I didn’t complain about ‘middle mouse click in Firefox’. I think some other people mentioned there was something wrong it. My complaint for Firefox is copying text inside A HREF links. I get this strange drag icon that disrupts my navigation.

Comment by hendry

213.219.140.222

shift+insert, ctrl+insert and shift+delete are CUA standards that were proposed by IBM long time ago.

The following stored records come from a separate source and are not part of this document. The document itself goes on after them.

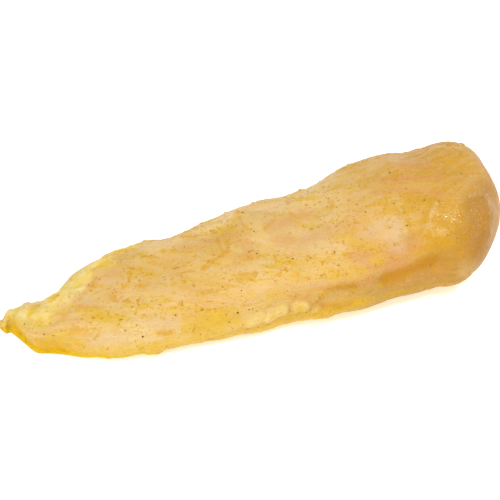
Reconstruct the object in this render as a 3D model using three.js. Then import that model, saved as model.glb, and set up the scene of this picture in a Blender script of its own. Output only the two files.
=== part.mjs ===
// A raw chicken breast fillet, boneless and skinless, in a yellow spice marinade.
// It lies on its flat underside with the smooth outer face up, all one piece of meat with
// pads of fat grown on to its edge. X runs from the thin tip to the thick shoulder end,
// Y from the front side to the back side, and Z up from the table. The origin is on the
// table, under the middle of the fillet. Lengths are in millimetres, angles in degrees.
import * as THREE from "three";

// The three driving dimensions.
const LENGTH = 200; // from the tip to the shoulder end
const WIDTH = 74; // across the shoulder
const THICKNESS = 35; // from the table to the shoulder's crown

// Cross-sections along the fillet. at is the share of the length from the tip. front and
// back are how far each side reaches from the sections' axis, as shares of the width, and
// crown is the top's height, as a share of the thickness. lean is where the crown lies,
// from 0 at the front side to 1 at the back. belly is the height of the widest point, as a
// share of the crown's height. square is how boxy the top is, where 2 is a plain ellipse.
const SECTIONS = [
  { at: 0.0, front: 0.088, back: -0.043, crown: 0.15, lean: 0.5, belly: 0.5, square: 2.2 },
  { at: 0.009, front: 0.054, back: -0.008, crown: 0.12, lean: 0.5, belly: 0.5, square: 2.3 },
  { at: 0.016, front: 0.061, back: -0.024, crown: 0.16, lean: 0.5, belly: 0.47, square: 2.4 },
  { at: 0.025, front: 0.057, back: -0.012, crown: 0.27, lean: 0.5, belly: 0.45, square: 2.4 },
  { at: 0.04, front: 0.164, back: 0.015, crown: 0.287, lean: 0.5, belly: 0.41, square: 2.5 },
  { at: 0.055, front: 0.269, back: 0.003, crown: 0.37, lean: 0.49, belly: 0.37, square: 2.7 },
  { at: 0.075, front: 0.295, back: 0.018, crown: 0.345, lean: 0.48, belly: 0.34, square: 2.8 },
  { at: 0.1, front: 0.33, back: 0.005, crown: 0.395, lean: 0.47, belly: 0.32, square: 2.8 },
  { at: 0.135, front: 0.4, back: 0.095, crown: 0.45, lean: 0.47, belly: 0.32, square: 2.8 },
  { at: 0.17, front: 0.43, back: 0.165, crown: 0.48, lean: 0.46, belly: 0.32, square: 2.8 },
  { at: 0.25, front: 0.48, back: 0.26, crown: 0.53, lean: 0.45, belly: 0.32, square: 2.7 },
  { at: 0.35, front: 0.48, back: 0.26, crown: 0.59, lean: 0.45, belly: 0.31, square: 2.5 },
  { at: 0.4, front: 0.49, back: 0.295, crown: 0.63, lean: 0.45, belly: 0.31, square: 2.45 },
  { at: 0.45, front: 0.495, back: 0.32, crown: 0.655, lean: 0.45, belly: 0.31, square: 2.45 },
  { at: 0.5, front: 0.47, back: 0.375, crown: 0.7, lean: 0.45, belly: 0.31, square: 2.4 },
  { at: 0.55, front: 0.495, back: 0.375, crown: 0.735, lean: 0.45, belly: 0.31, square: 2.4 },
  { at: 0.6, front: 0.495, back: 0.385, crown: 0.8, lean: 0.45, belly: 0.3, square: 2.35 },
  { at: 0.7, front: 0.472, back: 0.42, crown: 0.945, lean: 0.45, belly: 0.3, square: 2.2 },
  { at: 0.75, front: 0.463, back: 0.45, crown: 0.99, lean: 0.455, belly: 0.305, square: 2.1 },
  { at: 0.8, front: 0.452, back: 0.49, crown: 1.01, lean: 0.47, belly: 0.315, square: 2.1 },
  { at: 0.85, front: 0.49, back: 0.465, crown: 1.0, lean: 0.495, belly: 0.33, square: 2.1 },
  { at: 0.9, front: 0.463, back: 0.468, crown: 1.005, lean: 0.525, belly: 0.355, square: 2.1 },
  { at: 0.95, front: 0.4, back: 0.49, crown: 1.02, lean: 0.55, belly: 0.37, square: 2.1 },
  { at: 1.0, front: 0.425, back: 0.525, crown: 1.03, lean: 0.57, belly: 0.38, square: 2.1 },
];
const UNDERSIDE_SQUARE = 2.6; // how boxy the lower half of a section is
const SAG = 1.5; // how far the meat would hang below the table, which presses it flat
const ASIDE = 0.9; // how far the axis of the sections lies behind the origin

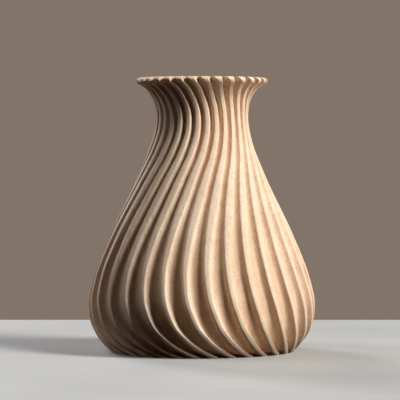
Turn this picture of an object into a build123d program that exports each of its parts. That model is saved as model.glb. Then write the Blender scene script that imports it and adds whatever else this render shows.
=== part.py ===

They are the standards.

CTRL+X,CTRL+C and CTRL+V are Machintosh and have been introduced by Microsoft since their divorce with IBM.

CUA standards are faster when your using the keyboard and typing a lot.
Microsoft standards are faster when your using the mouse and not typing a lot.

If you don’t know CUA standards that’s because you started informatics with VB and have not been a lot to school.

Comment by Robin

72.232.101.26

[...] Also, I just discovered http://natalian.org/archives/2006/04/02/copy-and-paste/ , http://berserk.org/2006/04/04/copy-or-cut-and-paste-firefox-bug/ , and — an entire Slashdot article about copy-paste!. Must read it sometime, although most of it will be crap. [...]
Comment by Emacs copy/paste and X « The title can be changed later, right?

72.232.101.30

[...] There are some other discussions at http://natalian.org/archives/2006/04/02/copy-and-paste/ , http://berserk.org/2006/04/04/copy-or-cut-and-paste-firefox-bug/ , and this Slashdot article about copy-paste, although none of it has been useful. [...]
Comment by Emacs copy/paste and X « The title can be changed later, right?

87.238.84.64

Hi dude,

Very valid points lol.
I’m using X Window etc. at work everyday and I’m big Linux fan, but there is no point negating everything from other camp, especially if it is good. Ctrl+{c,v,x} is comfortable, everyone knows that and fact is it works much better in MS Windows then in X Window no matter what environment you will put on top of that.